Original, 7/8, 3:30 pm: Zoom is adjusting its terms of service to get more user data into its training set for AI. All users are asked whether they want to share content to improve its services, but through a loophole, Zoom also seems to be allowed to use data from users who disagree.

A new user agreement from the video platform Zoom specifies that it can use user data for training and refining machine learning and AI. Users will be asked if they want to share content to improve services. Without agreeing to this, users can still test out new AI features.

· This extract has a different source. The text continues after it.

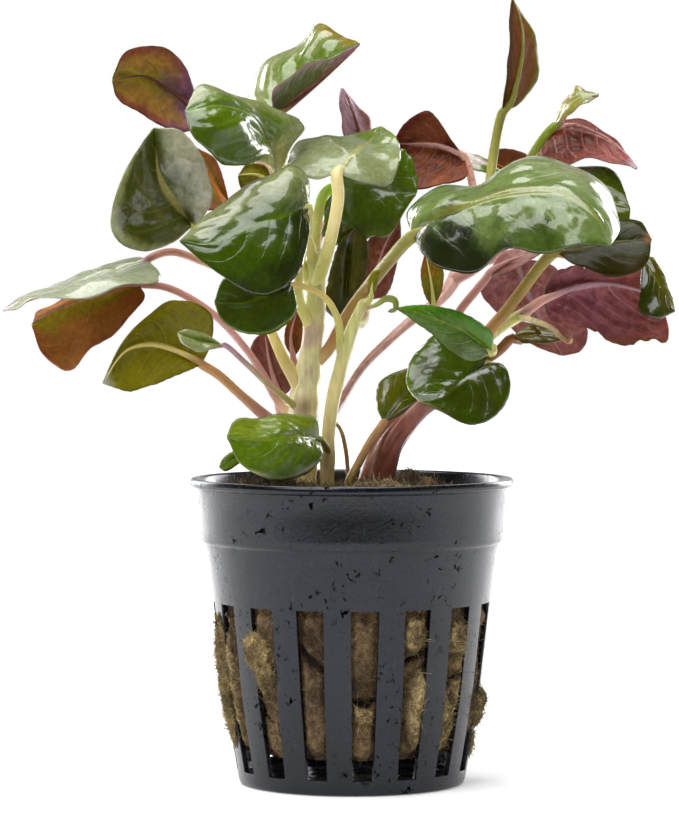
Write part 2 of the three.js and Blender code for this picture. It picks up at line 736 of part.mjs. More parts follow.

For example, through AI, Zoom can write a summary of your meeting or provide a full transcript of everything said. Without your consent, this transcript may not be included in the training set for AI models, as indicated in section 10.2.

Loophole?

Section 10.4 then provides another perspective: “You agree to grant and hereby grant Zoom a perpetual, worldwide, non-exclusive, royalty-free, sublicensable, and transferable license and all other rights required or necessary to redistribute, publish, import, access, use, store, transmit, review, disclose, preserve, extract, modify, reproduce, share, use, display, copy, distribute, translate, transcribe, create derivative works, and process Customer Content and to perform all acts with respect to the Customer Content: (i) as may be necessary for Zoom to provide the Services to you, including to support the Services; (ii) for the purpose of product and service development, marketing, analytics, quality assurance, machine learning, artificial intelligence, training, testing, improvement of the Services, Software, or Zoom’s other products, services, and software, or any combination thereof.”

The terms both reflect different realities. Because of the contradiction in the user agreement, it remains unclear to users whether their data will remain out of AI’s training models if they desire to.

Spokesmen bring no clarity

A Zoom spokesperson already responded to the article that appeared on Stack Diary discussing the updated terms of service. “Zoom customers decide whether to enable generative AI features and separately whether to share customer content with Zoom for product improvement purposes,” they specified.

With this, the spokesperson reiterated what is in section 10.2, but there is no official answer about section 10.4.